FIRE is hopeful that the proposal will provide an impetus for college and universities to stop engaging in censorship, but we also recognize that the proposal is not without its risks. 

Because the proposal could result in the withholding of federal grant funds if an institution loses a First Amendment lawsuit, we recognize the possibility that the plan will have unintended consequences on how institutions litigate those cases and how courts decide them. That only a portion of the federal dollars an institution receives are at risk, and that the department can give institutions an opportunity to cure problems (which they should already be doing, if they lost a final judgment) before actually losing funds, mitigates our concerns.

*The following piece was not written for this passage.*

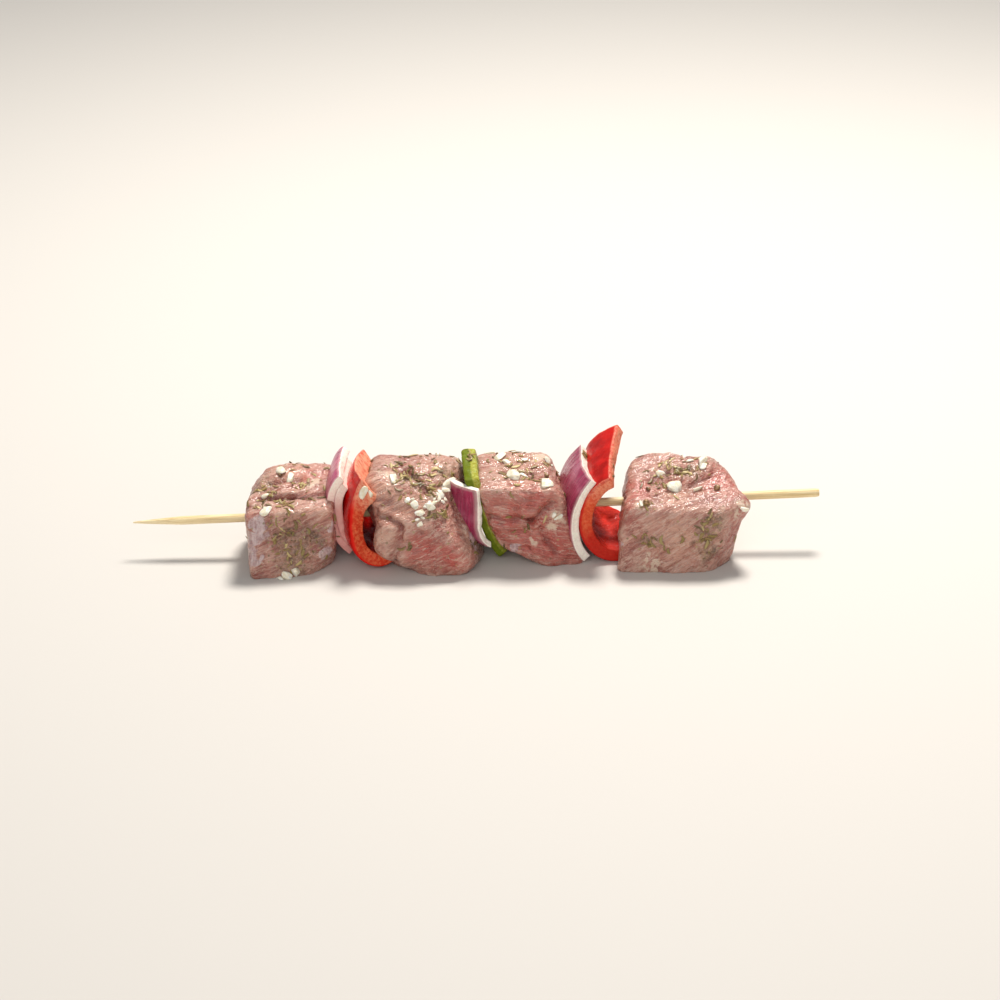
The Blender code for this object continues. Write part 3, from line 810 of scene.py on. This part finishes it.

Nevertheless, we have asked the Department of Education to consider an alternative approach that would no longer link federal funds to the results of litigation. Instead, we would empower the department to handle a narrow subset of cases where the Supreme Court has set forth workable standards: those cases involving peer-on-peer harassment and those cases about an institution’s time, place, and manner restrictions. We further recommended that the department ensure “ that the penalty for a violation was proportional to the offense, perhaps by setting the penalty on a sliding scale dependent on the number of full-time students enrolled at the institution.” 

We thank the Department of Education for following statutory requirements for proposing new regulations, which allow for informed and timely feedback from all stakeholders. FIRE appreciates the opportunity to provide our analysis.